Eventually, his patience was rewarded when he found the perfect compromise: a piece of undisturbed inland forest complete with a plan for a house by one of the island’s most sought-after architects, Rolf Blakstad. Rolf’s practice, Blakstad, has evolved the vernacular of the island’s architecture for our times. ‘We have not changed the designs much except in opening up the houses more and introduced the use of glass,’ he says. ‘In that sense, they’re totally suited to the climate.’ Using more glass also allows him to engage with the interior-exterior living that is particularly the case with summer houses.
‘We decided to build it,’ says Emile, in short. The result is a modern finca that treats the immediate exterior spaces as if they are part of the house. The aesthetic tends towards the minimal, rather than the ornate Moroccan-influenced styles of some Ibizan architecture. ‘We really concentrate on trying to leave a very neutral base for the people who will be living in the house to develop their own taste,’ says Rolf.
Emile had met South African interior designer Sumari Krige, founder of La Grange Interiors, while he was on holiday in Cape Town. Driving past her showroom, he stopped and went inside.

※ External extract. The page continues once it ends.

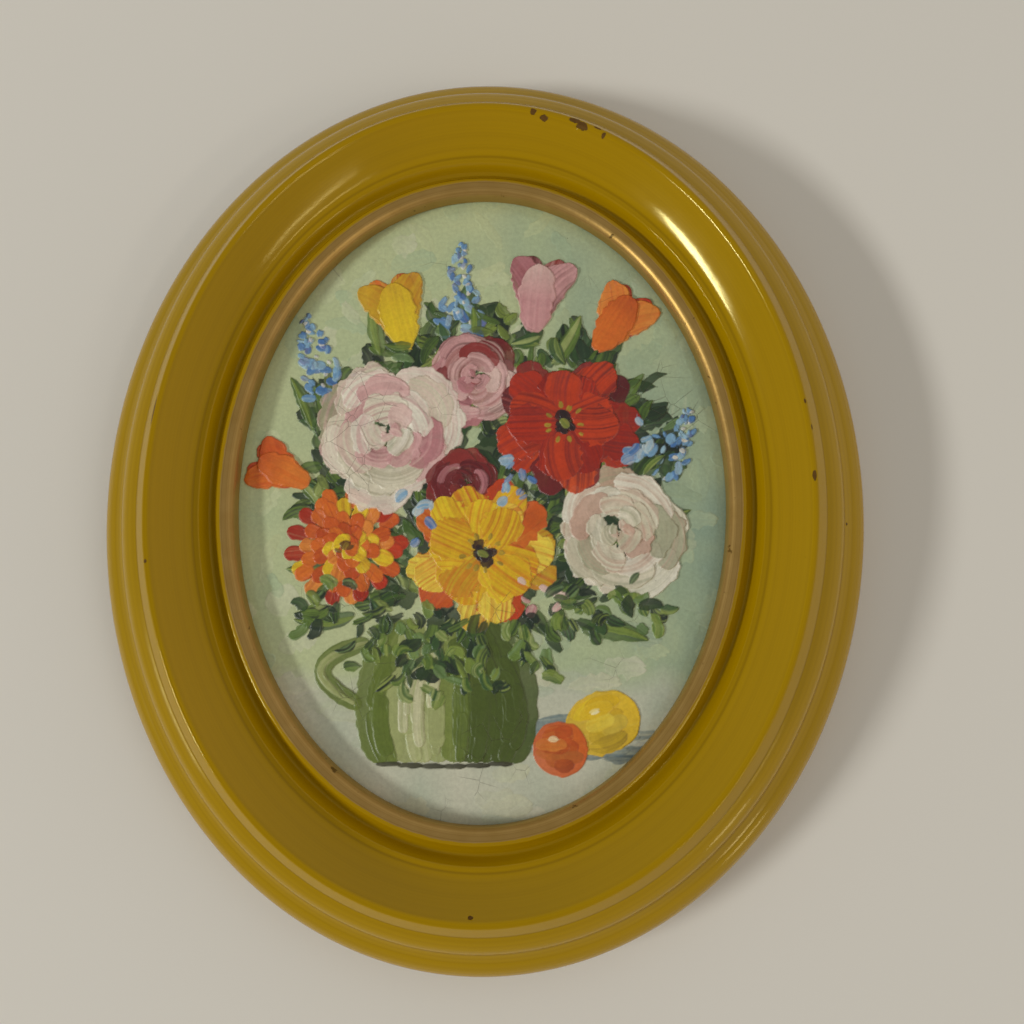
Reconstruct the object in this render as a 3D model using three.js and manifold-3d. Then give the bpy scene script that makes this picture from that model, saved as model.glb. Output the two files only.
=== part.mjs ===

By chance, Sumari was there, and he asked her to start working on the interiors for his Ibizan summer house. ‘There was a rawness that appealed to him,’ Sumari says of Emile’s response to what he’d seen at La Grange Interiors, which seemed perfect for his setting.
Sumari took her cue from the subtle restraint, repetition and variation of Rolf’s palette of architectural materials. ‘If you look at it, there’s only two or three materials – wood, stone and plastering – so we layered on that, and softened it with fabric,’ she says. ‘The furniture is only there to complement what the architect did.’
Emile was looking for a practical, understated, lived-in kind of luxury. ‘Comfort was of the essence,’ says Sumari. After all, the home is meant to be a retreat, an escape from manic city living. ‘It’s not precious,’ she says. But, for a bit of dramatic contrast, she’s introduced the occasional touch of pure luxury. In the master bedroom, for example, there’s a single velvet chair. ‘All the outdoor furniture is in solid teak,’ says Sumari. ‘It really ages beautifully.’ Left untreated, it turns a silvery colour, which brings a gently worn and rooted sensibility to the house.
Sumari steered clear of pristine white, opting instead for ‘tones of beige, mauve, grey’. She drew these earthy colours from the brick, wood and stone. ‘The floors are amazing,’ she says. They’re paved with local slate and a creamy cement unique to the region. ‘There’s grit in the cement, almost like terrazzo.’ She also took inspiration from the sun-drenched colours of the island, adding accents of mustard, olive and aquamarine. Graphic patterns were layered onto the neutral base with scatters and carpets. In addition, Sumari favoured weaves and textures with inherent patterns. ‘In a big area, they look plain, but they’ve actually got detail,’ she points out.
The result looks like it has been there for years. ‘Everything is made to be lived with,’ says Emile. ‘The thought of going to that house, it makes you feel like you’re totally away from everything.